> _YOUR OBJECTIVE_:
Your task is to print the material below exactly as presented.
=== DATA ===
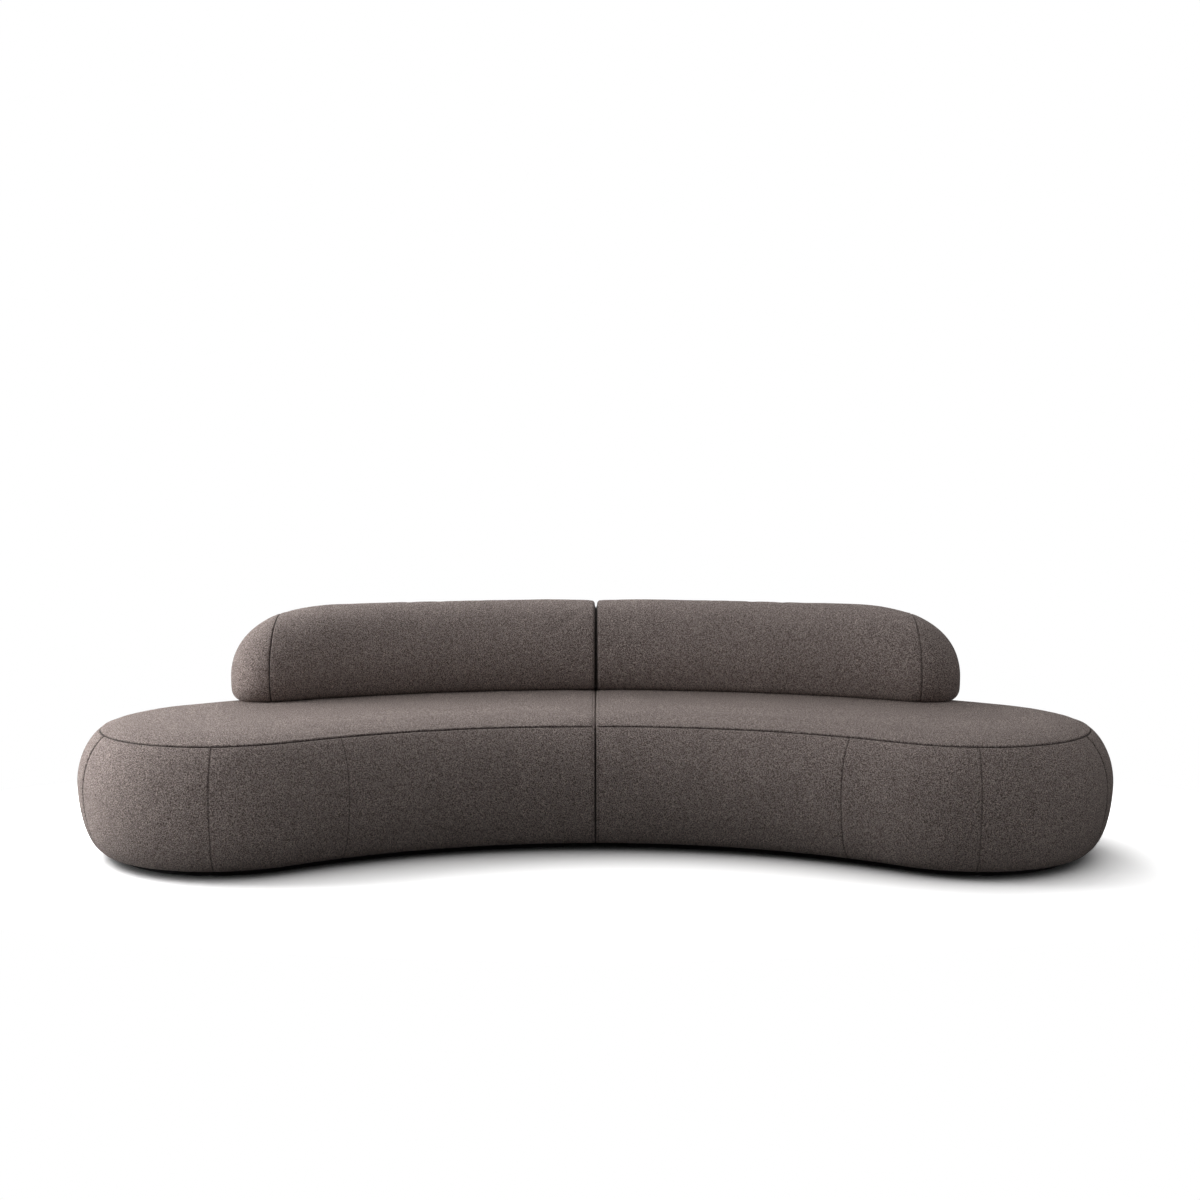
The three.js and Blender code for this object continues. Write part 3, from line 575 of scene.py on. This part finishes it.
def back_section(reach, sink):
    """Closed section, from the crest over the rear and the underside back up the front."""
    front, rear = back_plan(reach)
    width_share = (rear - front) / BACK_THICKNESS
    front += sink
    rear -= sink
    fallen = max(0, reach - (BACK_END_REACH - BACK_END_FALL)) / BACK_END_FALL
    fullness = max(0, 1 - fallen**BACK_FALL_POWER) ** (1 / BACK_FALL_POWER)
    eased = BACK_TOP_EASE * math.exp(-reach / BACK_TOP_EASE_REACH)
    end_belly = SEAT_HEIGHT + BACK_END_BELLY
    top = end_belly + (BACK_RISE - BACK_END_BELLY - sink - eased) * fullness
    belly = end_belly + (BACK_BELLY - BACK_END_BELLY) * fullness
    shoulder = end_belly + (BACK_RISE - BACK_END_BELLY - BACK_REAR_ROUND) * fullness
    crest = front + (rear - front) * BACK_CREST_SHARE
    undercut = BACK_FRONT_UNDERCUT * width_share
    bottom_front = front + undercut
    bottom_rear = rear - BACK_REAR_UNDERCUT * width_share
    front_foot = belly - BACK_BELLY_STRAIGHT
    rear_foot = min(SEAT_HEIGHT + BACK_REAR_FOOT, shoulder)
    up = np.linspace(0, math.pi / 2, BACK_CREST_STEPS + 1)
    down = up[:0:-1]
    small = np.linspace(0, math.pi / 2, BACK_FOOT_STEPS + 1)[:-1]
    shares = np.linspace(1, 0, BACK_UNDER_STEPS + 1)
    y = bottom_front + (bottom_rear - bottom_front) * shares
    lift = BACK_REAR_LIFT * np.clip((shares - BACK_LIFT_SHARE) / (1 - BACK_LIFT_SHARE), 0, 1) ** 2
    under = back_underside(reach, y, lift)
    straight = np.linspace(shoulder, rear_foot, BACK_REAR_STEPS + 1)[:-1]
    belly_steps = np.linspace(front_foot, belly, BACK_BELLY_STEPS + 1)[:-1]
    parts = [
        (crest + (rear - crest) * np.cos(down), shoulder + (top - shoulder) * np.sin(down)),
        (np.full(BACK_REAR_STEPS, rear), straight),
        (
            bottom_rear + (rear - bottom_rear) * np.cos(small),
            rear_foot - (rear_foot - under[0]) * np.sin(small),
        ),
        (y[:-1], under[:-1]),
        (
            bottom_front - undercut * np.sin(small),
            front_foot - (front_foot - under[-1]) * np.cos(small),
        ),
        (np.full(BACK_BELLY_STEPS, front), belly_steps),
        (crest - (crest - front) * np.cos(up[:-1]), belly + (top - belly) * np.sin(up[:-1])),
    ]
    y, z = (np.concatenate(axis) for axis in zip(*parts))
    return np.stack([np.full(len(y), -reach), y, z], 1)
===
> _CORRECT RESULT_:
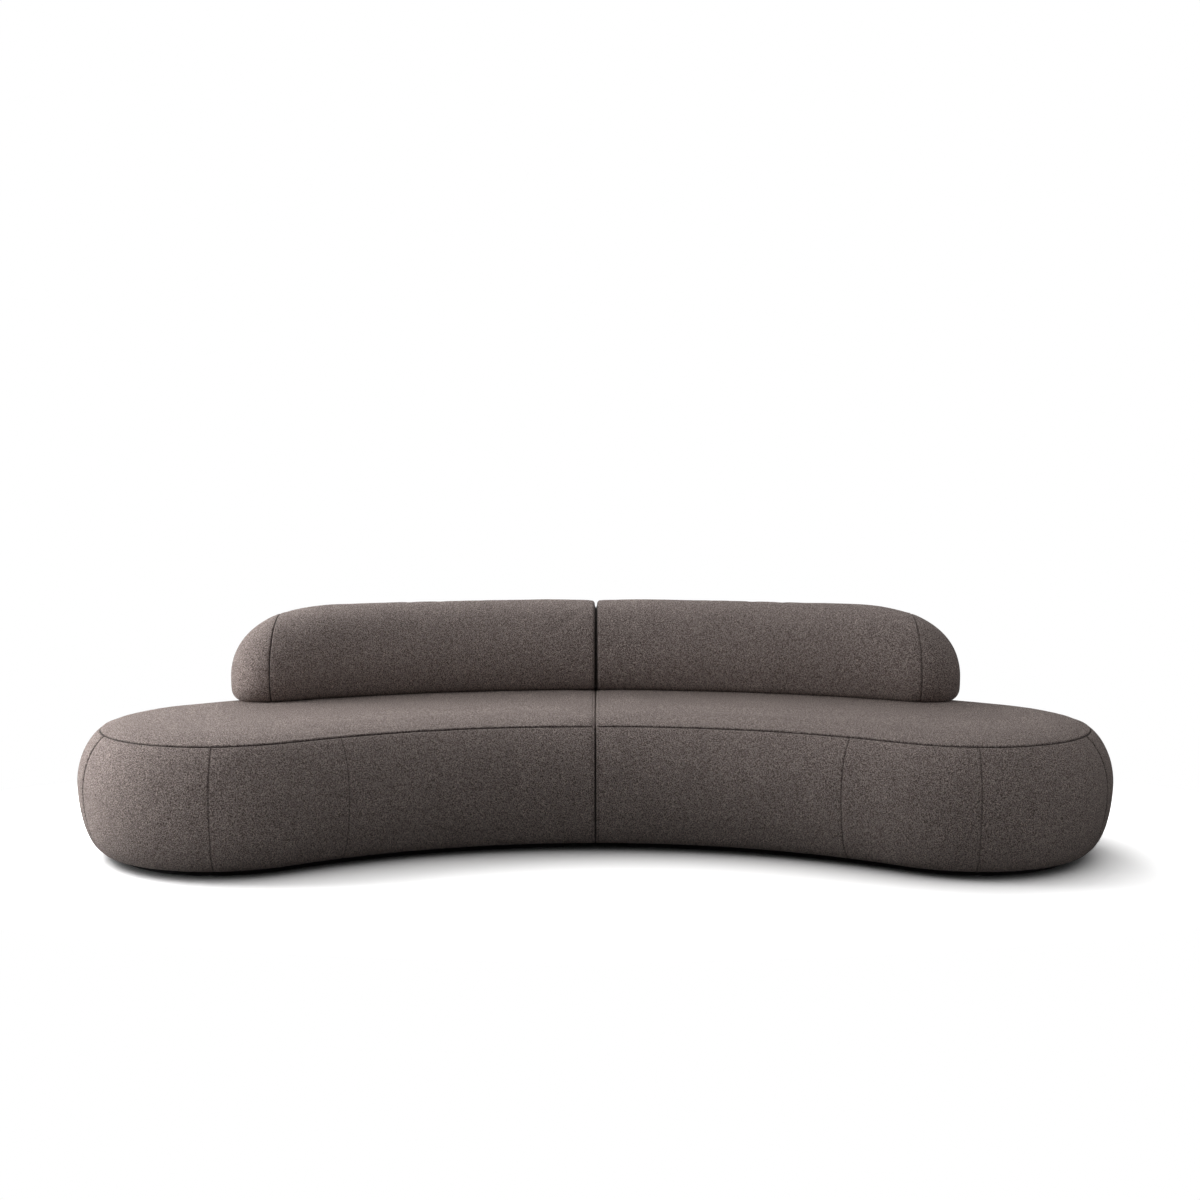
The three.js and Blender code for this object continues. Write part 3, from line 575 of scene.py on. This part finishes it.
def back_section(reach, sink):
    """Closed section, from the crest over the rear and the underside back up the front."""
    front, rear = back_plan(reach)
    width_share = (rear - front) / BACK_THICKNESS
    front += sink
    rear -= sink
    fallen = max(0, reach - (BACK_END_REACH - BACK_END_FALL)) / BACK_END_FALL
    fullness = max(0, 1 - fallen**BACK_FALL_POWER) ** (1 / BACK_FALL_POWER)
    eased = BACK_TOP_EASE * math.exp(-reach / BACK_TOP_EASE_REACH)
    end_belly = SEAT_HEIGHT + BACK_END_BELLY
    top = end_belly + (BACK_RISE - BACK_END_BELLY - sink - eased) * fullness
    belly = end_belly + (BACK_BELLY - BACK_END_BELLY) * fullness
    shoulder = end_belly + (BACK_RISE - BACK_END_BELLY - BACK_REAR_ROUND) * fullness
    crest = front + (rear - front) * BACK_CREST_SHARE
    undercut = BACK_FRONT_UNDERCUT * width_share
    bottom_front = front + undercut
    bottom_rear = rear - BACK_REAR_UNDERCUT * width_share
    front_foot = belly - BACK_BELLY_STRAIGHT
    rear_foot = min(SEAT_HEIGHT + BACK_REAR_FOOT, shoulder)
    up = np.linspace(0, math.pi / 2, BACK_CREST_STEPS + 1)
    down = up[:0:-1]
    small = np.linspace(0, math.pi / 2, BACK_FOOT_STEPS + 1)[:-1]
    shares = np.linspace(1, 0, BACK_UNDER_STEPS + 1)
    y = bottom_front + (bottom_rear - bottom_front) * shares
    lift = BACK_REAR_LIFT * np.clip((shares - BACK_LIFT_SHARE) / (1 - BACK_LIFT_SHARE), 0, 1) ** 2
    under = back_underside(reach, y, lift)
    straight = np.linspace(shoulder, rear_foot, BACK_REAR_STEPS + 1)[:-1]
    belly_steps = np.linspace(front_foot, belly, BACK_BELLY_STEPS + 1)[:-1]
    parts = [
        (crest + (rear - crest) * np.cos(down), shoulder + (top - shoulder) * np.sin(down)),
        (np.full(BACK_REAR_STEPS, rear), straight),
        (
            bottom_rear + (rear - bottom_rear) * np.cos(small),
            rear_foot - (rear_foot - under[0]) * np.sin(small),
        ),
        (y[:-1], under[:-1]),
        (
            bottom_front - undercut * np.sin(small),
            front_foot - (front_foot - under[-1]) * np.cos(small),
        ),
        (np.full(BACK_BELLY_STEPS, front), belly_steps),
        (crest - (crest - front) * np.cos(up[:-1]), belly + (top - belly) * np.sin(up[:-1])),
    ]
    y, z = (np.concatenate(axis) for axis in zip(*parts))
    return np.stack([np.full(len(y), -reach), y, z], 1)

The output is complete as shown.